AMM Curve (C)

TermMax AMM Curve

According to the design of concentrated liquidity in Uniswap V3, we can define an AMM curve ( $\text{Eq.M-1}$ ) which acts like a constant product pool with larger reserves within a specific price range $[p_a,p_b]$ ( current price $p_c \in [p_a, p_b]$ ). The real reserves of the two tokens in the pool can be disproportionate when the tokens are traded within the defined range.
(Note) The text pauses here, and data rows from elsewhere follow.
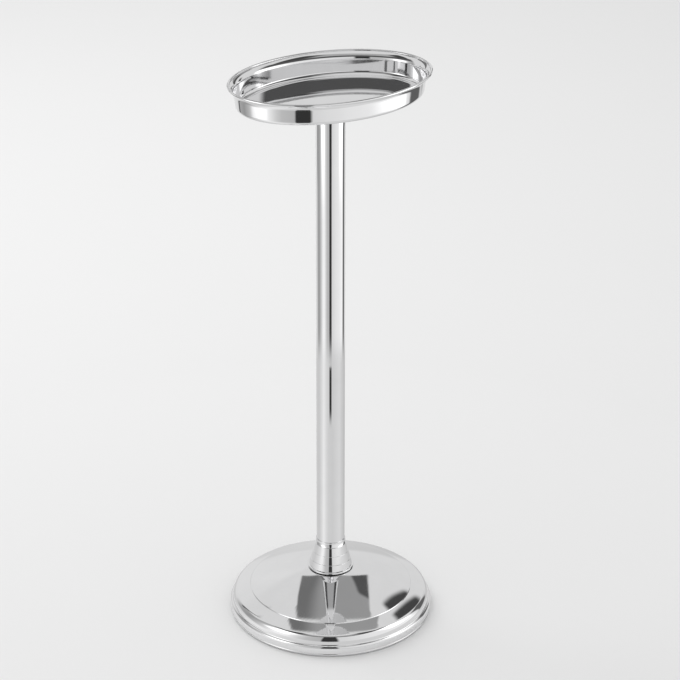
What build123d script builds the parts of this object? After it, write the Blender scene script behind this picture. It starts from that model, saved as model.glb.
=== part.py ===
from build123d import *
from math import radians, tan
import os

os.makedirs("parts", exist_ok=True)

# Pedestal stand: an oval pan on a round tube, with a stepped collar and a weighted domed base.
# Millimetres. The origin is on the floor, on the tube's axis. +Z is up, and +X runs along the
# pan's long axis.

# ---- driving dimensions ----

TOTAL_HEIGHT = 641.0
RUNNING_GAP = 0.02

# pan
PAN_HALF_LENGTH = 114.3
PAN_HALF_WIDTH = 80.5
PAN_DEPTH = 26.8
PAN_SHEET = 0.7
LIP_WIDTH = 7.0
LIP_DROP = 4.8
LIP_CURVE = 5.0
WALL_LEAN = 2.2
FLOOR_CURVE = 5.5
RIM_WIRE_RADIUS = 0.55
HEM_GAP = 0.05

# tube
TUBE_RADIUS = 31.75 / 2
TUBE_WALL = 1.5
PLUG_LENGTH = 25.0
PLUG_CHAMFER = 0.8

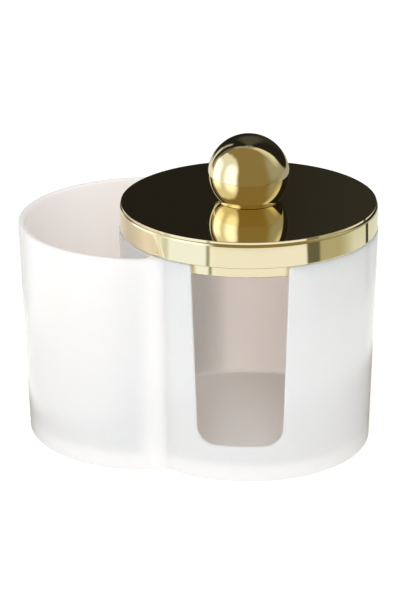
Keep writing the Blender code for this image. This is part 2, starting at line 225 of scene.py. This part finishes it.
def arc(centre, radius, start, end, steps):
    """Points on a circle's arc from one angle to another, both ends included."""
    angles = [start + (end - start) * i / steps for i in range(steps + 1)]
    return [(centre[0] + radius * cos(a), centre[1] + radius * sin(a)) for a in angles]


def between(start, end, steps):
    """Points on a straight line, both ends included."""
    shares = [i / steps for i in range(steps + 1)]
    return [tuple(a + (b - a) * share for a, b in zip(start, end)) for share in shares]


def quarter_round(radius, steps=EDGE_STEPS):
    """Pairs (how far in from the side, how far short of the end face) round one edge."""
    angles = [pi / 2 * i / steps for i in range(steps + 1)]
    return [(radius * (1 - cos(a)), radius * (1 - sin(a))) for a in angles]


def lobe_radius(z):
    """Outside radius of either lobe at a height."""
    return RIM_RADIUS - SIDE_DRAFT * (1 - z / TUB_HEIGHT)


def divider_radius(z):
    """Radius of the divider's face on the crescent's side, which leans the other way."""
    return RIM_RADIUS + DIVIDER_GAIN * (TUB_HEIGHT - z) / TUB_HEIGHT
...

(x + \frac{L}{\sqrt{p_b}}) \cdot (y + L\sqrt{p_a}) = L^{2} \text{ (Eq.C-1)}\\ \text{where } \\ x :=\text{the real reserve of token0} \\ y :=\text{the real reserve of token1} \\ p_a:=\text{lower bound of token1 to token0 price} \\ p_b:=\text{upper bound of token1 to token0 price} \\ L:=\text{virtual liquidity of the pool} \\ x+\frac{L}{\sqrt{p_b}}:=\text{virtual reserve of token0} \\ y+L\sqrt{p_a}:=\text{virtual reserve of token1}

In TermMax, we put our Fixed-Rate Token (FT) and X Token (XT) as token0 and token1 in the AMM pool. FT and XT are minted by the Underlying Token (UT, e.g. USDC) and Initial LTV (ILTV, e.g. 0.9) defined in the pool ( $\text{Eq.M-2}$ ). Liquidity providers can provide 1 USDC and mint 0.9 FT (worth 0.9 USDC at maturity) and 1 XT (worth 0.1 USDC at maturity) and the market price will remain the same.
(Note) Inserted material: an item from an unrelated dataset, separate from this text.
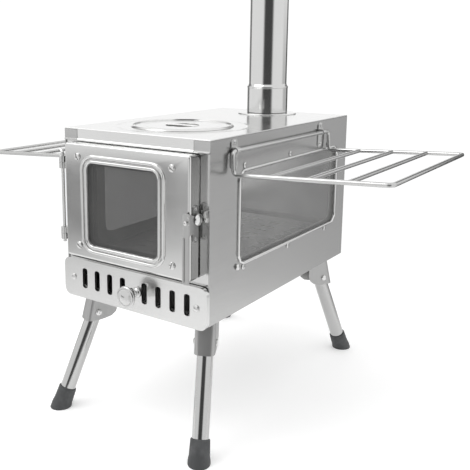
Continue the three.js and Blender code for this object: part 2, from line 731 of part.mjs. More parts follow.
// ---------------------------------------------------------------------------------------------------------
// Door: a pressed pan with two rounded beads round its window, the pane behind them, a retainer frame and
// four slotted screws.
// ---------------------------------------------------------------------------------------------------------
const BEAD_STEP = PANE_BEAD + PANE_BEAD_GAP;
const BEAD_MARGIN = SEAM * 2; // from the window's cut edge to its inner bead
const SCREW_OUT = BEAD_STEP + PANE_BEAD + DOOR_SCREW_HEAD;
const SCREW_LEFT = PANE.left - SCREW_OUT - DOOR_SCREW_GAPS[0];
const SCREW_RIGHT = PANE.right + SCREW_OUT + DOOR_SCREW_GAPS[1];
const SCREW_LOW = PANE.bottom - DOOR_SCREW_LOW;
const SCREW_HIGH = PANE.top + DOOR_SCREW_HIGH;
const DOOR_SCREWS = [
  ["lower_left", SCREW_LEFT, SCREW_LOW],
  ["lower_right", SCREW_RIGHT, SCREW_LOW],
  ["upper_left", SCREW_LEFT, SCREW_HIGH],
  ["upper_right", SCREW_RIGHT, SCREW_HIGH],
];

function paneOutline(grow) {
  return rounded(PANE.left - grow, PANE.right + grow, PANE.bottom - grow, PANE.top + grow, PANE_CORNER + grow);
}

// A rounded bead standing proud of the door's face, with its inner edge `from` outside the window.
function paneBead(from) {
  const round = PANE_BEAD * 0.29;
  const sunk = SHEET / 3; // below the face, inside the sheet
  const ring = ringOutline(paneOutline(from + PANE_BEAD - round), paneOutline(from + round));
  const bead = new THREE.ExtrudeGeometry(ring, {
    depth: sunk * 2,
    bevelThickness: PANE_BEAD_RISE - sunk,
    bevelSize: round,
    bevelSegments: 2,
    curveSegments: 2,
  });
  return bead.rotateX(Math.PI / 2).translate(0, -DOOR_DEPTH + sunk, 0);
}

function doorScrewHoles() {
  return DOOR_SCREWS.map(([, x, z]) => {
    return pointed(cylinder(SCREW_SHANK + FIT, 0, BEYOND, 8), FORWARD, x, 0, z);
  });
}

function doorPan() {
  const bend = DOOR_BEND;
  const block = new THREE.ExtrudeGeometry(
    rounded(DOOR_LEFT + bend, DOOR_RIGHT - bend, DOOR_BOTTOM + bend, DOOR_TOP - bend, bend / 2),
    { depth: DOOR_DEPTH, bevelThickness: bend, bevelSize: bend, bevelSegments: 3, curveSegments: 1 },
  );
  block.rotateX(Math.PI / 2).translate(0, bend, 0);
  const behind = box(-BEYOND, BEYOND, -FIT - SEAM, BEYOND, 0, BEYOND);
  const hollow = facing(
    rectangle(DOOR_LEFT + SHEET, DOOR_RIGHT - SHEET, DOOR_BOTTOM + SHEET, DOOR_TOP - SHEET),
    -DOOR_DEPTH + SHEET,
    BEYOND,
  );
  const shell = cut(block, behind, hollow);
  const beads = join(paneBead(BEAD_MARGIN), paneBead(BEAD_MARGIN + BEAD_STEP));
  const ahead = box(-BEYOND, BEYOND, -BEYOND, -DOOR_DEPTH + SHEET, 0, BEYOND);
  const opening = facing(paneOutline(0), -BEYOND, BEYOND, 2);
  return cut(join(shell, common(beads, ahead)), opening, doorScrewHoles());
}

const DOOR_INNER_FACE = -DOOR_DEPTH + SHEET + SEAM;

function doorGlass() {
  return facing(paneOutline(PANE_LAP), DOOR_INNER_FACE, DOOR_GLASS, 2);
}

function doorRetainer() {
  const lap = RETAINER_LAP;
  const frame = rounded(SCREW_LEFT - lap, SCREW_RIGHT + lap, SCREW_LOW - lap, SCREW_HIGH + lap, lap - 1);
  frame.holes.push(paneOutline(-PANE_LAP));
  const plate = facing(frame, DOOR_INNER_FACE + DOOR_GLASS + SEAM, SHEET, 2);
  return cut(plate, doorScrewHoles());
}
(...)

\text{mint FT and XT from UT} \\ UT:FT:XT=1:\varepsilon:1\text{ (Eq.C-2)}

As mentioned above, the real reserves of FT and XT provided in the pool are disproportionate. Therefore, we apply the same AMM curve as Uniswap V3 in TermMax.

In addition, to adjust the slippage according to liquidity in the pool and market demand, we define a Liquidity Scaling Factor ( $\gamma$ ) to increase the virtual liquidity as $\gamma^{-1}L$ and derive virtual liquidity $x'$ and $y'$ from $\text{Eq.C-1}$ .
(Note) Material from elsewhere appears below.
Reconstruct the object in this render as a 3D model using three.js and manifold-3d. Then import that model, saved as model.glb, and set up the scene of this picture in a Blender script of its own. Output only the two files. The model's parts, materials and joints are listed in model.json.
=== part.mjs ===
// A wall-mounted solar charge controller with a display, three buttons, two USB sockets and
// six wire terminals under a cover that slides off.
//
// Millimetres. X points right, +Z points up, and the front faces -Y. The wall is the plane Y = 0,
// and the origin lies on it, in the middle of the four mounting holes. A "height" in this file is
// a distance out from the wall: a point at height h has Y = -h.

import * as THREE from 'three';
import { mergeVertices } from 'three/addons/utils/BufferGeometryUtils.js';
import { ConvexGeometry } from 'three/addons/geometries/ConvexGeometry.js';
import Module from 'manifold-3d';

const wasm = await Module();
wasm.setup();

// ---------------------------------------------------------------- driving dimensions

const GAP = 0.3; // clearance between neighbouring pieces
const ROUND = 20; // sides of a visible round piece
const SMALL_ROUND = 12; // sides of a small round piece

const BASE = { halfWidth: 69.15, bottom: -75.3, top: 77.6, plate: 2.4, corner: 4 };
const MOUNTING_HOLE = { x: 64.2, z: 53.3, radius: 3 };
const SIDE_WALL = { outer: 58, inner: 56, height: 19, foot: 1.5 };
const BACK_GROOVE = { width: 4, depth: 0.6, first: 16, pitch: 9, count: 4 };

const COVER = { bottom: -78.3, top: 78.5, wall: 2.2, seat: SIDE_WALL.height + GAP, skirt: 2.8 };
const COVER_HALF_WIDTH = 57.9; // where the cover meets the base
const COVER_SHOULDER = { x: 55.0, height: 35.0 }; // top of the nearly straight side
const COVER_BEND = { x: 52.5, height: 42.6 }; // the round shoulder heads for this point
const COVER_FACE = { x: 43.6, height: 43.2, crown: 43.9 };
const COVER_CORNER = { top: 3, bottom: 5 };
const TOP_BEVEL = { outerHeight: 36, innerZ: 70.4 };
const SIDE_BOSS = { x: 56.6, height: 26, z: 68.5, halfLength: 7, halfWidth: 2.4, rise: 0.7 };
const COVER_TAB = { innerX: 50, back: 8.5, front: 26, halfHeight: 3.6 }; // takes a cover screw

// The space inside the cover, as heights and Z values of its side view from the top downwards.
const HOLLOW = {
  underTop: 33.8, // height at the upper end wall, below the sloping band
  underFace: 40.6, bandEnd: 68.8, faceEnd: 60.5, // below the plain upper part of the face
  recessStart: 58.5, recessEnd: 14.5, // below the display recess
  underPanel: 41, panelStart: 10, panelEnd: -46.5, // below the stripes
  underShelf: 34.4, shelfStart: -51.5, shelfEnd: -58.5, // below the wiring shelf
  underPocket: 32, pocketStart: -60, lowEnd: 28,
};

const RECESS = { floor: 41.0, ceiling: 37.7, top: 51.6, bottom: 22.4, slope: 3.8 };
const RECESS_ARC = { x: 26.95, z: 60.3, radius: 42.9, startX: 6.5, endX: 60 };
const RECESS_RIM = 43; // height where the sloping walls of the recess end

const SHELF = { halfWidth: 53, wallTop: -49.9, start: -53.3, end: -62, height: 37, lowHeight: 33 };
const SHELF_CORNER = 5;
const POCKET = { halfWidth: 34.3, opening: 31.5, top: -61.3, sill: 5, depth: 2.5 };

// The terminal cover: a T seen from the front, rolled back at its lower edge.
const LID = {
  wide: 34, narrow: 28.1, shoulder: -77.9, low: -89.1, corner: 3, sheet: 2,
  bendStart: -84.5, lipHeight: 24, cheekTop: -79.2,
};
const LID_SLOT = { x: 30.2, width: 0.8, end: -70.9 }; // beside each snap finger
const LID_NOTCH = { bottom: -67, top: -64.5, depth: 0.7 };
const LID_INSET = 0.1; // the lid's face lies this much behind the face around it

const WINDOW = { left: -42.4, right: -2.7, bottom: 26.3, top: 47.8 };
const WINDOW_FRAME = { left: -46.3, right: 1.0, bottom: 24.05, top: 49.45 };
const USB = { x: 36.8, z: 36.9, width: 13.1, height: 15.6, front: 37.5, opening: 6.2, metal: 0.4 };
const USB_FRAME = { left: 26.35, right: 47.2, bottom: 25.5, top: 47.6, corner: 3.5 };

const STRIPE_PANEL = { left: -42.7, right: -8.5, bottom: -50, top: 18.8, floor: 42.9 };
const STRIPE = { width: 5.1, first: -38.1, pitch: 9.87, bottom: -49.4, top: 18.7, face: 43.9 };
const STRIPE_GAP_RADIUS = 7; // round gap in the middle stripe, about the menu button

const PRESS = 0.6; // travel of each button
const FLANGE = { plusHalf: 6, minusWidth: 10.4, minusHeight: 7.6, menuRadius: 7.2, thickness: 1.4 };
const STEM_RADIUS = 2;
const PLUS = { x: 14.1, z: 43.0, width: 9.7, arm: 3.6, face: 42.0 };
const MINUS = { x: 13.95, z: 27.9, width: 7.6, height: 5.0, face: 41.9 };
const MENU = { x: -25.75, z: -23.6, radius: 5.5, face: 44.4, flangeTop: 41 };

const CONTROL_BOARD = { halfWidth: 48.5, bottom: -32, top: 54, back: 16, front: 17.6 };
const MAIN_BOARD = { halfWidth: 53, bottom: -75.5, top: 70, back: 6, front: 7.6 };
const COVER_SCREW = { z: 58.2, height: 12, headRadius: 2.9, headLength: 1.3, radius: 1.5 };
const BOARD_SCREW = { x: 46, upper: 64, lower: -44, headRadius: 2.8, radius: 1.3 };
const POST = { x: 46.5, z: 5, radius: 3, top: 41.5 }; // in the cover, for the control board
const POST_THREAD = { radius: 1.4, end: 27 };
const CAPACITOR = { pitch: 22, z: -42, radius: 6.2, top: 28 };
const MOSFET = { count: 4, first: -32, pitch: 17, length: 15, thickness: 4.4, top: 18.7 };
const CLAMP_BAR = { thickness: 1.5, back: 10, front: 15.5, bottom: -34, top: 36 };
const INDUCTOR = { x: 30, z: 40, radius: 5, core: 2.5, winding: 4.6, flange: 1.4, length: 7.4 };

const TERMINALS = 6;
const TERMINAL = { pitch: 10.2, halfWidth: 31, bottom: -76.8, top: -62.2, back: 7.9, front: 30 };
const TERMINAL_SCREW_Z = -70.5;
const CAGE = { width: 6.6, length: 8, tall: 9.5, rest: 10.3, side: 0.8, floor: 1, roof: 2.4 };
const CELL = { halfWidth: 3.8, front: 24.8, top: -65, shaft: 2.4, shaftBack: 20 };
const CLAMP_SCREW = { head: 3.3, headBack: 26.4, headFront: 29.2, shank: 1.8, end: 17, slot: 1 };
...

\text{subject to } \\ x' \cdot y'=(\gamma^{-1}L)^2 \\ \Rightarrow x'=\gamma^{-1}(x+\frac{L}{\sqrt{p_b}}) \land y'= \gamma^{-1}(y+L\sqrt{p_a}) \\ \Rightarrow \gamma^{-1}(x+\frac{L}{\sqrt{p_b}}) \cdot \gamma^{-1}(y+L\sqrt{p_a}) = (\gamma^{-1}L)^2 \text{ (Eq.C-3)}

In TermMax, we set $p_b=\infin$ (the upper bound of the XT to FT price) and derive $\text{Eq.C-4}$ from $\text{Eq.C-3}$

\gamma^{-1}x \cdot \gamma^{-1}(y + L\sqrt{p_a}) = \gamma^{-2}L^{2} \text{ (Eq.C-4)}

With variable substitution, we can derive $\text{Eq.C-5}$ from $\text{Eq.C-4}$

x' \cdot y'=k \text{ (Eq.C-5)} \\ \text{where} \\ x':=\gamma^{-1} x \\ y':=\gamma^{-1} \cdot (y+\beta) \\ k:=\gamma^{-2}L^2 \\ \beta:=L\sqrt{p_a}

We will use $\text{Eq.C-5}$ to derive the formula for each pool operation.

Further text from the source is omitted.